“How long will this hassle or threat last?” is a very common question. David asks it four times in the space of two verses in Psalm 13 (after the jump). Actually David asks how long God will ignore him and how long he has to worry and how long his enemies will get to gloat over him.

So, we ask, what will say next to God? David moves to these words:

13:3 Look at me! Answer me, O Lord my God!

Revive me, or else I will die!

13:4 Then my enemy will say, “I have defeated him!”

Then my foes will rejoice because I am upended.
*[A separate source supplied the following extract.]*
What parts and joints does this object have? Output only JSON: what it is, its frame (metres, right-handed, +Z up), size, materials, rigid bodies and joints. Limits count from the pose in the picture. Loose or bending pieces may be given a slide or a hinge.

God should answer him or he’ll die, and he thinks God wants him alive. And he thinks God should hear him or the evil enemies will win and the faithful will lose. There is perhaps a hint of self-importance but that is all strapped up with confidence that God’s glory and God’s ways and God’s own promises and God’s own covenant faithfulness are at risk. I learn from this that we should appeal to God’s own glory — in its many dimensions — when we intercede for others and offer God our requests.
Somehow the mood shifts: David tells God aloud that he will trust in God’s utter reliability as he anticipates God’s deliverance. Remarkable shift.

For the music director; a psalm of David.
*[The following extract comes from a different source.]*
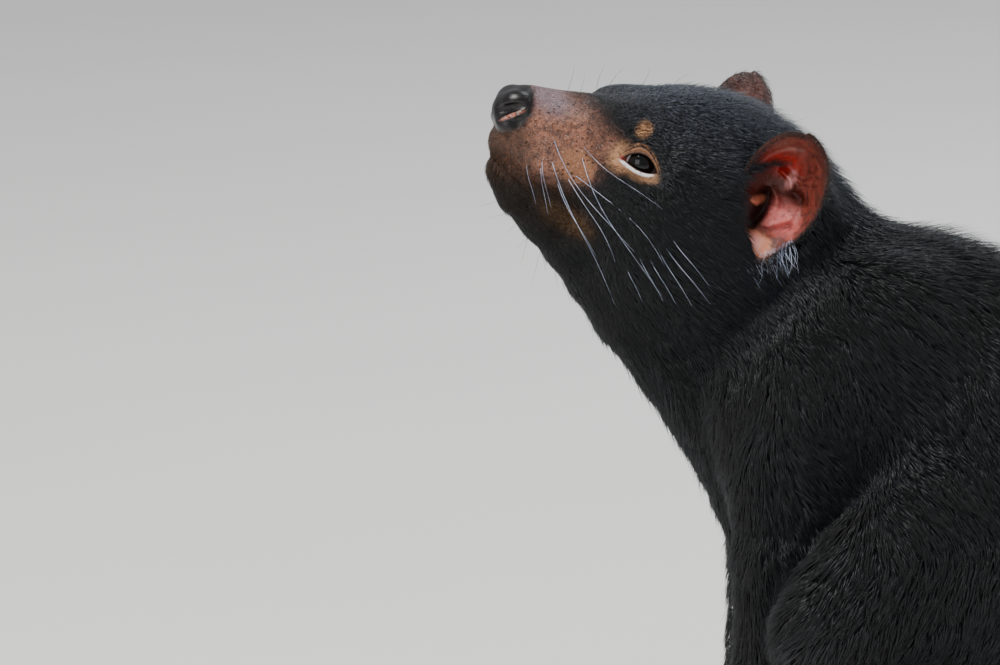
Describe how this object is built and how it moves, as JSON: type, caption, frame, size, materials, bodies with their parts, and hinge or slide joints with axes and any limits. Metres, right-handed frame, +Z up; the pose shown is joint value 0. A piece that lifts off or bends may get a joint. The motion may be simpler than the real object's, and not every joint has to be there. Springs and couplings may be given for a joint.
{
  "type": "tasmanian devil",
  "caption": "Life-size Tasmanian devil in a sitting pose with its muzzle raised, black coat, bare nose and pink cupped ears.",
  "frame": {"origin": "middle of the footprint of the whole animal, on the floor it sits on", "axes": "-X forward towards the nose, +X back along the body to the tail, +Y to the animal's right, +Z up"},
  "size_m": [0.5506, 0.2282, 0.3444],
  "materials": {
    "body_fur": "dense short black fur with a faint blue-grey sheen",
    "face_fur": "short black fur, thinning to brown-pink skin on the muzzle",
    "paw_fur": "very short black fur over dark skin",
    "nose_skin": "moist black skin",
    "ear_skin": "thin pink-red skin, black fur on the back",
    "eyeball": "glossy dark brown",
    "claw_horn": "satin horn"
  },
  "bodies": {
    "root": {"head": "face_fur", "neck": "body_fur", "torso": "body_fur", "tail": "body_fur", "nose": "nose_skin", "ear_left": "ear_skin", "eye_left": "eyeball", "foreleg_left": "body_fur", "forepaw_left": "paw_fur", "hindleg_left": "body_fur", "hindfoot_left": "paw_fur", "fore_claw_left_1": "claw_horn", "fore_claw_left_2": "claw_horn", "fore_claw_left_3": "claw_horn", "fore_claw_left_4": "claw_horn", "fore_claw_left_5": "claw_horn", "hind_claw_left_1": "claw_horn", "hind_claw_left_2": "claw_horn", "hind_claw_left_3": "claw_horn", "hind_claw_left_4": "claw_horn", "ear_right": "ear_skin", "eye_right": "eyeball", "foreleg_right": "body_fur", "forepaw_right": "paw_fur", "hindleg_right": "body_fur", "hindfoot_right": "paw_fur", "fore_claw_right_1": "claw_horn", "fore_claw_right_2": "claw_horn", "fore_claw_right_3": "claw_horn", "fore_claw_right_4": "claw_horn", "fore_claw_right_5": "claw_horn", "hind_claw_right_1": "claw_horn", "hind_claw_right_2": "claw_horn", "hind_claw_right_3": "claw_horn", "hind_claw_right_4": "claw_horn"}
  },
  "joints": []
}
13:1 How long, Lord, will you continue to ignore me?

How long will you pay no attention to me?

13:2 How long must I worry,

and suffer in broad daylight?

How long will my enemy gloat over me?

13:3 Look at me! Answer me, O Lord my God!

Revive me, or else I will die!

13:4 Then my enemy will say, “I have defeated him!”

Then my foes will rejoice because I am upended.

13:5 But I trust in your faithfulness.

May I rejoice because of your deliverance!

13:6 I will sing praises to the Lord

when he vindicates me.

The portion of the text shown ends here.